## Data listing
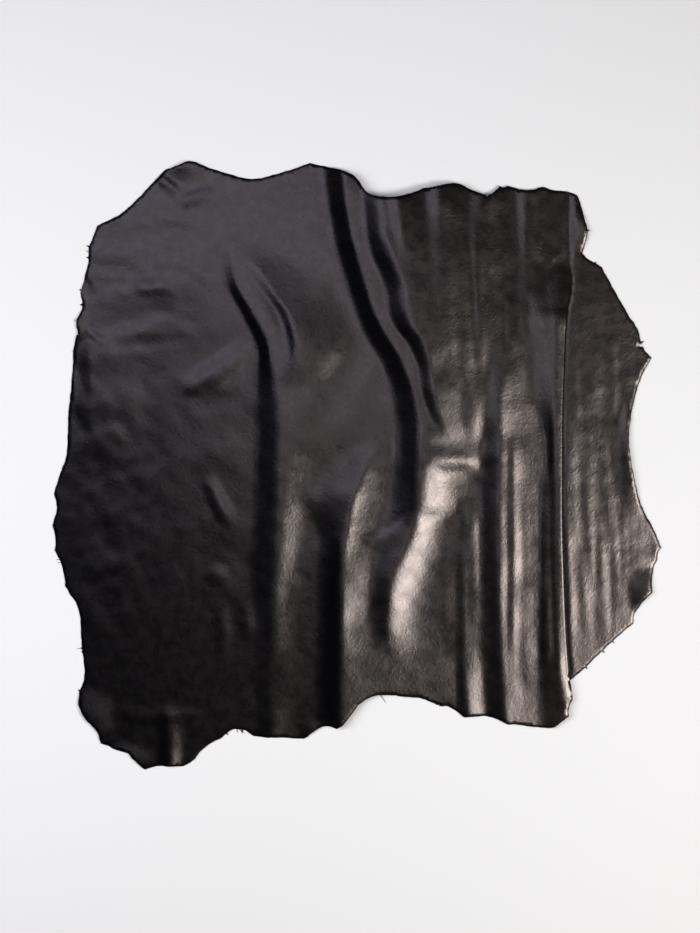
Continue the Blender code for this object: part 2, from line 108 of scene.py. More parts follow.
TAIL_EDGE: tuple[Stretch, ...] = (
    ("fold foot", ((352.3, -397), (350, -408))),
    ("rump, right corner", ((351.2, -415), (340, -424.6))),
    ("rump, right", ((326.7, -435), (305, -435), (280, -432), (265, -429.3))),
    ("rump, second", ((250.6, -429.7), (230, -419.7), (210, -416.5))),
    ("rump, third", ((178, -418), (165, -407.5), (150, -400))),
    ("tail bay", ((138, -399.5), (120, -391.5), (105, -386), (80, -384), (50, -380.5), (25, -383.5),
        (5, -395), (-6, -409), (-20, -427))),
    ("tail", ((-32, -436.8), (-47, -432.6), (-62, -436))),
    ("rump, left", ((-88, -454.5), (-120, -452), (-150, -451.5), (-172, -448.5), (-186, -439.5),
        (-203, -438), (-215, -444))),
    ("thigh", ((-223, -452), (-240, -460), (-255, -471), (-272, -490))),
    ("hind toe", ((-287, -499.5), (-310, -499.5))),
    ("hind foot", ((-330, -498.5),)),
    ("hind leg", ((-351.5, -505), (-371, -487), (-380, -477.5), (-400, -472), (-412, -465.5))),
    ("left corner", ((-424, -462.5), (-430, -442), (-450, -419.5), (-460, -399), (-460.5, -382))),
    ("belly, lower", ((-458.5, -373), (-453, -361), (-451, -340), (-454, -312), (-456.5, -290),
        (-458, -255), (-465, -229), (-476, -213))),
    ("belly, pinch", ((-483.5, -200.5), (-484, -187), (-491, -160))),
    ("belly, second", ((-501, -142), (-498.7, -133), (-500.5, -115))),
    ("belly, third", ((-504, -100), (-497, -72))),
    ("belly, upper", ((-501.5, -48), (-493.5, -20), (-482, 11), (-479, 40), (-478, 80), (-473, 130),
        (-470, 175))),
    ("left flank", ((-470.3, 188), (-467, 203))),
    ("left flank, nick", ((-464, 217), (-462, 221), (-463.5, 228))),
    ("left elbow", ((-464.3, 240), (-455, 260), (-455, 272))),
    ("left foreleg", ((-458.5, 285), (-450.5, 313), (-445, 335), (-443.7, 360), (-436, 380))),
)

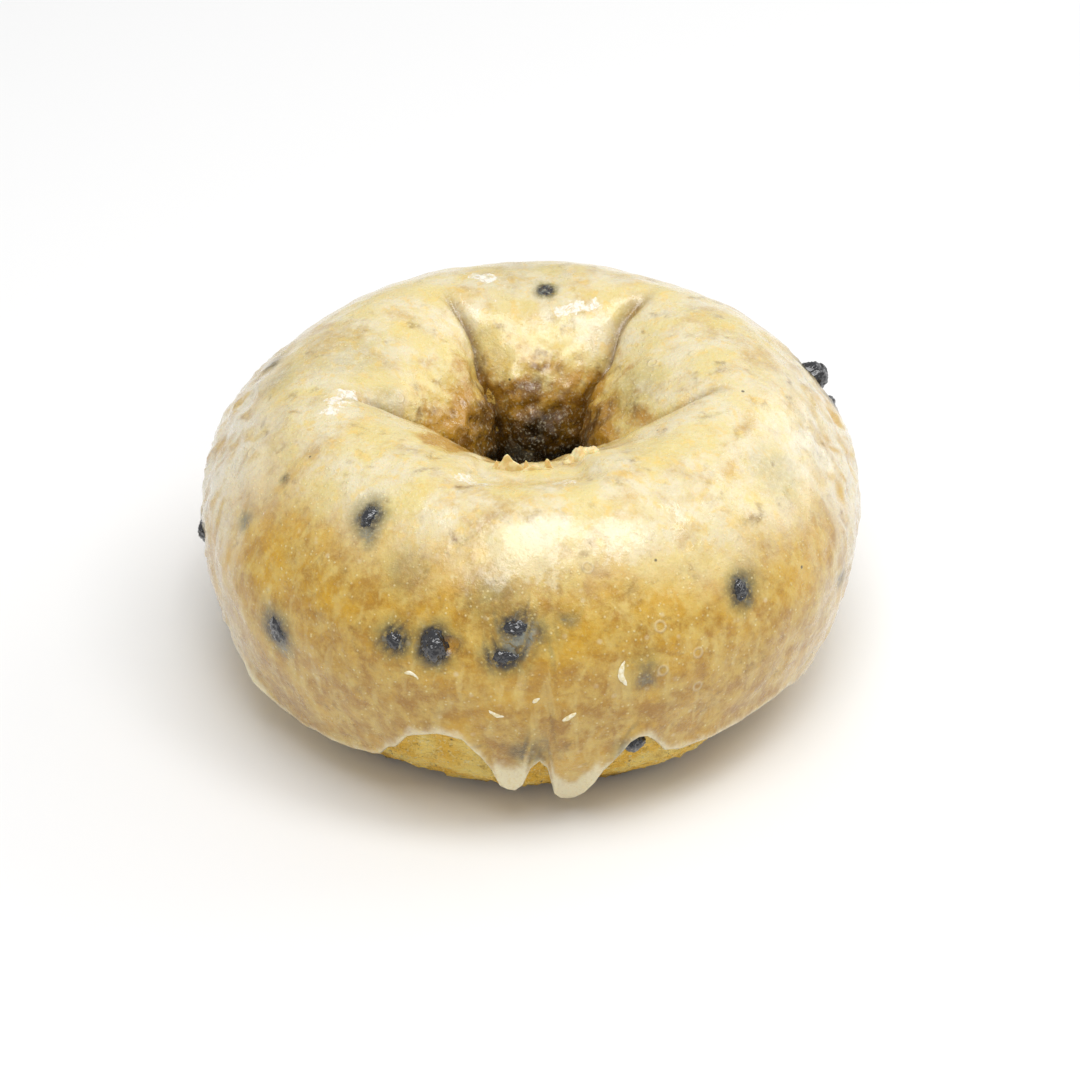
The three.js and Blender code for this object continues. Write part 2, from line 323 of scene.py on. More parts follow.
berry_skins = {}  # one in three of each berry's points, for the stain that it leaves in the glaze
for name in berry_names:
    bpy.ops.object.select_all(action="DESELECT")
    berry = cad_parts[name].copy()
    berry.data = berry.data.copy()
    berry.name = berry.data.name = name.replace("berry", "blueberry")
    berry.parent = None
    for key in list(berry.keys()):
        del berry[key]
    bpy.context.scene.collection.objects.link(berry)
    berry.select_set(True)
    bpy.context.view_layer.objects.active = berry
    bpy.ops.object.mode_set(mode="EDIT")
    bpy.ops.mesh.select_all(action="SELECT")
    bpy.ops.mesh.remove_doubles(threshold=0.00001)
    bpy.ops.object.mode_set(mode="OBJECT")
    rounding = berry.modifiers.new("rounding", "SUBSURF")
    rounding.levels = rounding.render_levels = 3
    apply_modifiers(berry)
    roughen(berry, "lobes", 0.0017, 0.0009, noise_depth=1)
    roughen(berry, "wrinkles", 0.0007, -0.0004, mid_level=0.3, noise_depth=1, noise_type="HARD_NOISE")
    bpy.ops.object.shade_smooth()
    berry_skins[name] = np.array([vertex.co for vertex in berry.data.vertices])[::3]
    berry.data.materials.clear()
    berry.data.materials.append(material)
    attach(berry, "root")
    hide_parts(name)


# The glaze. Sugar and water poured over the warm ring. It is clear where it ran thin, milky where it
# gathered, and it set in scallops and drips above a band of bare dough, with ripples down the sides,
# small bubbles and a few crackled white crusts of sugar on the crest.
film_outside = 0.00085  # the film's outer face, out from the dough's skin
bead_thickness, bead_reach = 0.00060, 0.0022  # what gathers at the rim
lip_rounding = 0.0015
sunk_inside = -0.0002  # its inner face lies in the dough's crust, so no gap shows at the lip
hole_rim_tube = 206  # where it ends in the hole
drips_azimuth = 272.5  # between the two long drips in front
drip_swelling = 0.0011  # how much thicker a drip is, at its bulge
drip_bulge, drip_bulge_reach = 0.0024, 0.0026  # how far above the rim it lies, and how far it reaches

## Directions
Find the word "this" and list each line it appears in.

## Exercise output
Continue the Blender code for this object: part 2, from line 108 of scene.py. More parts follow.
The three.js and Blender code for this object continues. Write part 2, from line 323 of scene.py on. More parts follow.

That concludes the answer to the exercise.